We don't stop praising or thanking him when we go through tough times (God is God, and he alone is worthy of praise, so it's not how we feel, what he does for us, or what we go through that is an indicator of how intensely we should be worshipping him).These are the very words that i tell myself and other people all the time. It's as if the test for me to believe in these very words is here. Dad spoke to me in a logical, kind of disciplining, yet very gentle way. I wonder what he thought about his daughter at that point in time as he looked at me in that rather pathetic looking predicament.
I could only nod my head slightly every time i agreed with him, sniff, blink my swollen eyes and utter "Mm." at intervals.
So after he spoke to me, we closed our eyes and he prayed for me. It was simple, sincere, love-and-wisdom filled. I felt like crying some more, not because of what was being said in his prayer, but because my daddy had placed his hand gently on my belly and that he was praying for me! My daddy was praying for me!
It's not that my dad would not do something like this for me if i had asked at other times. But it was just how he doesn't always show his love in such a tender and loving way, and how he is always the critical man he is during conversations and has always something to say for everything that i do. I was just touched that here i am, having some personal time with my dad (or dads? you know, the one in heaven) when i was feeling vulnerable and in need.

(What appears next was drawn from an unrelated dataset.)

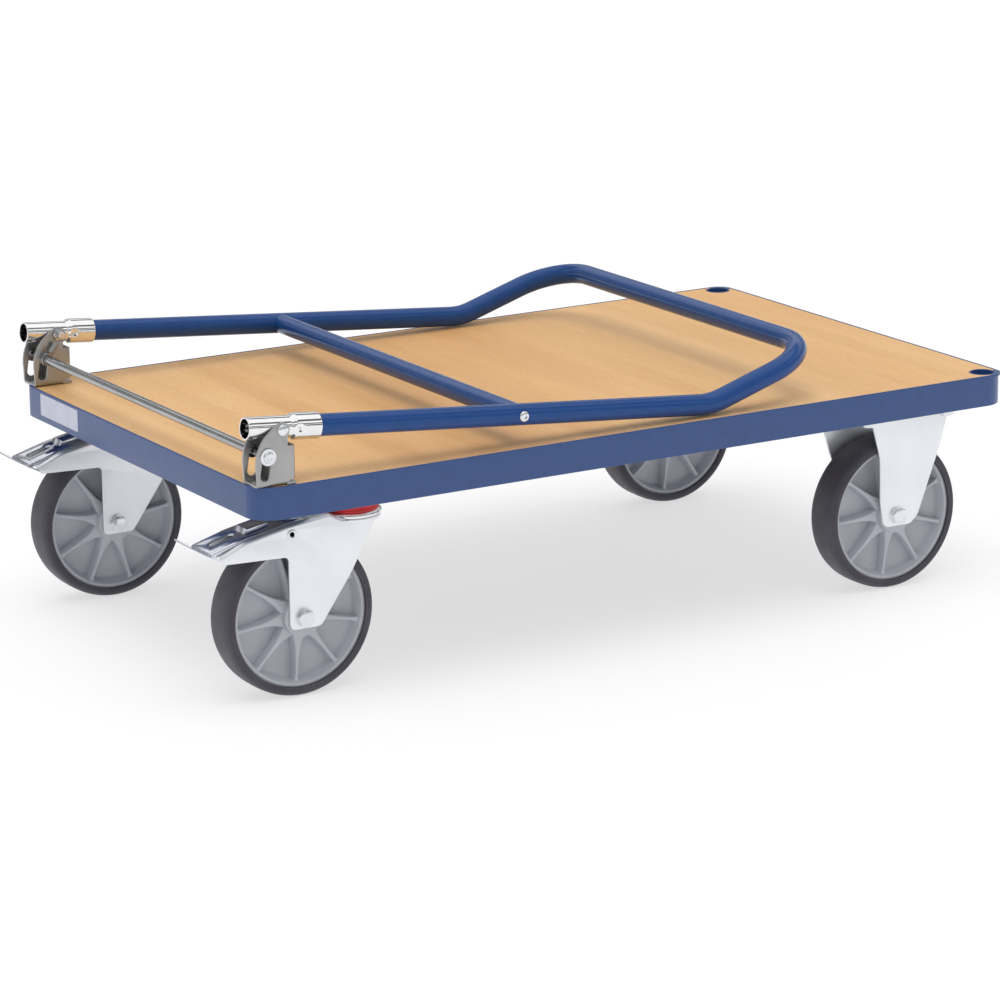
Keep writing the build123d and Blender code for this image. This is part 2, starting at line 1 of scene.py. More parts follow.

So yeah, i don't quite know how to end this post except to tell you that i am in tears now again just thinking about that experience and that there's nothing like knowing that there ARE people who care for and love you.
PS: The other night, over dinner, dad said: "Don't eat too much chilli ah, it'll give you gas." In my usual stubborness, i just nodded and smiled slightly (i like chilli ok!) and didn't really say "yes ok". But i took heed of his advice, and though i usually hear warnings as irritating nagging, in my heart i heard very loudly the "I love you" that my dad had just said to me.